Sub-editing the machine: the new role for journalists in the age of AI

Long live the sub-editor (or what our US friends call copy-editor)! Every journalist knows that behind every good newsroom is the trusted hand of a sterling sub. Sadly, they are often the first in line when cuts come.

But subs do much more than fix spelling mistakes. They fact check, they bring institutional knowledge, they carve out a unique organisational voice.

So long live the sub! But what role is there for subs in the era of artificial intelligence (AI)? 

A new era and old skills

I believe a grand leap in the evolution of the sub-editor is on the cards, or potentially the emergence of a new type of algorithmic editor. They need to be comfortable with technology and its possibilities while being aware of its limitations. Just as the journalist needs excellent communication skills to work well with other colleagues and sources, this new journalist working with AI will need to communicate fluently with data models at the core of machine learning. 

The careful attention to detail traditionally associated with sub-editors has never been more important as we build out new technologies. In this era, where innovators must consider their impact on humanity, the journalist has a new and expanding role to prime the pumps of artificially intelligent systems.

The sub-editor is the sapien in the machine, one half of what we at Kinzen like to call “the human algorithm.” 


It has struck me in building technology for publishers and platforms that this interpretive skill is invaluable in the age of AI. And the good news is that there is much affinity between purpose-driven engineers and journalists based on a common understanding of what's gone wrong with a previous wave of technology.

However, as of yet, the machine doesn’t understand language as well as humans. And it certainly doesn’t understand it as well as the tiny subset of humanity known as sub-editors.

Examples of our work with NLP

The machine left on its own makes mistakes that humans find baffling. In building out a uniquely journalistic approach to Natural Language Processing (NLP) classifications for understanding quality information and misinformation, we’ve come up with some challenges. 

Sometimes the system makes mistakes that could confuse a reader. When the machine encountered the words “Brooklyn Beckham”, there was a job to be done in separating out the borough in New York, the second name of a famous footballer, and the unique individual that goes by that name. 

Other times, the results might be correct but still require an editor’s guiding hand. A machine trained to generate tags automatically can produce too broad a range of labels for the needs of a human. A story about Liverpool Football Club received 46 different Liverpool-related tags (for example Liverpool City, Liverpool FC, The Greater Liverpool Area, People From Liverpool) where only one was required. 

Equally the algorithm might identify an article as referencing a specific "Book" but is also more broadly about "Books". To the machine the distinction might be clear but the human reader doesn't gain anything from seeing both labels. We curate the automated tagging process so there is a feedback loop between the machine and editor. 

As the human in the machine, I watch the new tags coming through our systems every day and perform an editorial function on them. Automated tagging is a great step forward but, for example, our work with a local publisher in Belfast revealed a number of sensitive political topics  around a hotly-contested date in the political calendar which required careful handling. 

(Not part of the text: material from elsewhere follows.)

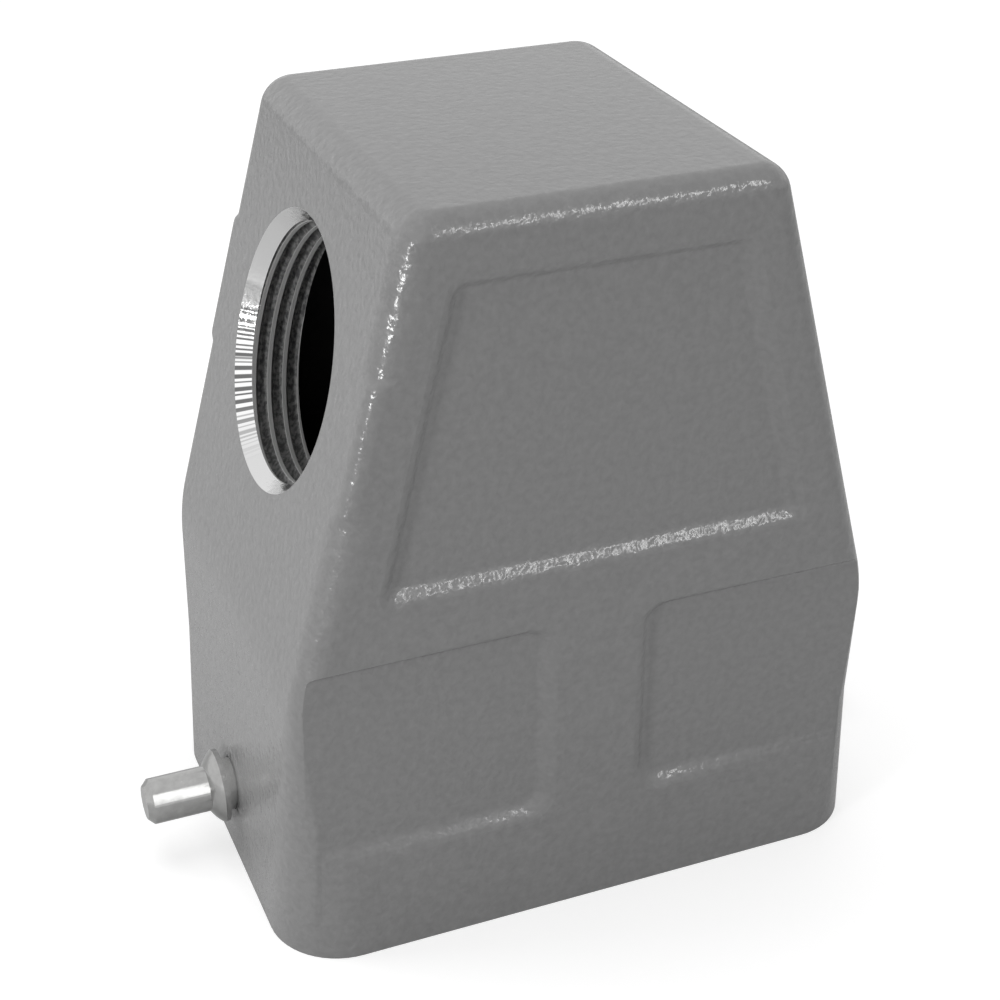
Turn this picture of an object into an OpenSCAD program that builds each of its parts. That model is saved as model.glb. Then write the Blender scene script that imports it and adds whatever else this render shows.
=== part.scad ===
// Heavy duty rectangular connector: a die-cast hood with a side cable entry and two
// locking pegs, holding a six pole screw terminal insert with earth contacts.
// Millimetres. Z is up, the rim stands on z = 0, X runs along the connector and the
// cable entry is on the -X end.

/* [Hood shell] */
// Length of the rim
rim_l = 60; // [57:0.5:66]
// Width of the rim
rim_w = 42; // [40:0.5:48]
// Height of the hood above its rim
hood_h = 71; // [68:0.5:84]
// Corner radius at the rim
rim_r = 6.9; // [5:0.1:8]
// Height up to which the corners keep most of their radius
base_z = 15; // [12:0.5:18]
// Corner radius at that height
base_r = 5.8; // [4:0.1:7]
// Height of the belt, where the end faces start to slope
belt_z = 28; // [26:0.5:32]
// How far each end face leans in from the rim to the belt
belt_in = 1.7; // [1:0.1:2.5]
// Corner radius at the belt
belt_r = 2.9; // [2.6:0.1:4]
// Corner radius along the sloping edges above the belt
slope_r = 2.7; // [2:0.1:3.4]
// Length of the top face, edge to edge before rounding
top_l = 33.7; // [30:0.5:38]
// How much narrower the top is than the rim
top_draft = 0.7; // [0:0.1:1.5]
// Radius along the edges of the top face
top_r = 2.2; // [1.5:0.1:3]
// Thickness of the side walls and of the sloping end walls
wall = 2.6; // [2:0.1:3]
// Thickness of the roof
roof_t = 3; // [2:0.2:4]
// Corner radius of the mouth, seen from below
mouth_r = 2.4; // [1.5:0.1:3]
// Corner radius inside the roof
cavity_r = 1.5; // [1:0.1:2]
// Radius of the posts that carry the threads of the fixing screws
post_r = 4; // [3.4:0.1:4.4]
// Height of those posts above the insert's seat
post_h = 15; // [13:0.5:17]

/* [Side panels] */
// Depth of the recessed panels in the long sides
panel_depth = 0.9; // [0.5:0.1:1.2]
// Width of the sloping ledge along the lower edge of a panel
panel_ledge = 1.2; // [0.8:0.1:1.6]
// Width of the step along the upper edge of a panel
panel_step = 0.6; // [0.4:0.1:1]
// Width of the sloping wall at the side of a panel
panel_side = 1; // [0.6:0.1:1.4]
// Height of the lower edge of the two lower panels
low_panel_z = 11; // [9:0.5:13]
// Height of each lower panel
low_panel_h = 20.6; // [18:0.2:21]
// Width of the post left between the two lower panels
post_w = 8.5; // [6:0.5:12]
// Corner radius of the lower panels
low_panel_r = 1.8; // [1:0.1:3]
// Height of the band between the lower panels and the upper panel
band_h = 5.6; // [4:0.2:7]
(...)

In our work with publishers we realised the value from this work could be applied in wider circumstances. There was significant potential for us to use this hybrid approach - editor and machine - to flag potential misinformation. Now I work with platforms to help identify campaigns of deception. We use our editorial approach with NLP to identify the key narratives that are being disseminated on a daily basis by bad actors. 

Conclusion

These examples are just a sample of what we’re doing, and of what other possibilities are emerging. In this new era of engaged journalism and disinformation, editorial expertise and sophisticated NLP are a necessity. We’re building a Rosetta Stone for publishers who care about promoting the best quality information, and for platforms who need to be smarter about spotting dangerous disinformation. 

I believe it is a myth that new innovations don’t need editorial oversight. If you’re going to build automated content curation without a sub-editor, you’re taking a needless risk. Just as editors need better algorithms, algorithms need better editors. 

If there’s one thing to take from this piece it’s that we as journalists continue to need to apply the sub-editor’s trademark skepticism and judgement to new technologies. But we must also embrace the possibilities enabled by this moment to get involved in improving them. If we leave the job to a handful of Silicon Valley companies to do it for us then we can’t complain when the unintended consequences inevitably happen. Not again. 

The sub is dead? Long live the sub and long live the human algorithm!